Screenen van problemen
Bij een vermoeden van problemen kun je meer specifieke screeningslijsten inzetten. Er is in Nederland één set van vragenlijsten beschikbaar die zich specifiek richt op de pleegzorg: het Pedagogisch Signaleringsinstrumentarium (PSI) (Weterings & Van den Bergh, 2009).
PSI
Het PSI is sinds 1990 ontwikkeld aan de Universiteit Leiden (afdeling Orthopedagogiek) door Weterings en van den Bergh. Het is ontwikkeld voor hulpverlening aan problematische opvoedingssituaties in het gezin, voor ouders met een uithuisgeplaatst kind en voor het pleeggezin. Het bestaat uit 6 tot 15 half gestructureerde vragenlijsten, die je als pleegzorgbegeleider afneemt bij de (pleeg)ouders en het kind thuis. De antwoorden op de – vaste – vragen kunnen de (pleeg)ouders in eigen bewoordingen formuleren. Door deze diagnostische interviews komt een bewustwordingsproces op gang en voelen de (pleeg)ouders zich gehoord. De informatie wordt door een van het gezin onafhankelijke gedragsdeskundige gewogen en gescoord (0 of 1) op het zogenaamde wegingsformulier. Dit vanuit de vraag: Is hier sprake van een ontwikkelingsprobleem of een probleem in het pedagogisch handelen? De scores geven de omvang van de problematiek aan. De informatie – die je als begeleider letterlijk moet opschrijven – geeft de inhoud en de beleving daarvan door de (pleeg)ouders. Zo kan een Taxatie van de Opvoedingssituatie gemaakt worden. Het PSI is genormeerd op basis van tweehonderd ‘gewone’ Nederlandse gezinnen. Het PSI als geheel kan niet worden gevalideerd. De belangrijkste lijsten zijn wel gevalideerd (waaronder: Aandachtsveldenlijst voor het gedrag van het kind, de Gehechtheids- en Opvoedingsrelatie en de Ontwikkeling van het kind) (Weterings & Van den Bergh, 2003; Sitskoorn, 2011; Huijg, 2010; De Clerck, 2009; Kizilyazi, 2009).

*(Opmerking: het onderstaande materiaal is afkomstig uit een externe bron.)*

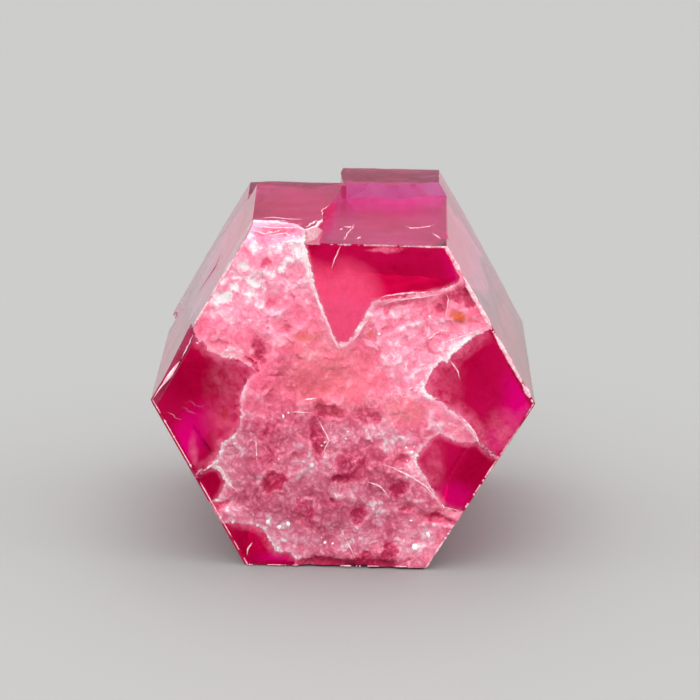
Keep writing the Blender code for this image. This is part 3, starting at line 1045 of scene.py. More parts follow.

Screenen op gedragsproblemen
Voorbeelden van gevalideerde en gestandaardiseerde screeningsinstrumenten voor gedragsproblemen die kunnen worden gescoord door de signalerende persoon, zijn om te beginnen de Achenbach System of Empirically Based Assessment (ASEBA) (Achenbach & Rescorla, 2000, 2001, in Matthys, 2011) – deze bestaat uit de CBCL, de C-TRF en de YSR – en verder de Strengths and Difficulties Questionnaire (SDQ) en de Sociaal Emotionele Vragenlijst (SEV). Deze kunnen worden afgenomen en geanalyseerd door een bevoegde en getrainde professional.
Vaststellen van specifieke problemen
Pleegkinderen hebben doorgaans extra zorg nodig voor specifieke problemen. Dat kunnen uiteenlopende problemen zijn, van hechtingsproblemen tot gedragsproblemen, stemmingswisselingen en trauma’s. Om zulke problemen te kunnen vaststellen, is nader diagnostisch onderzoek nodig. Meer informatie over deze diagnostiek vind je in andere richtlijnen.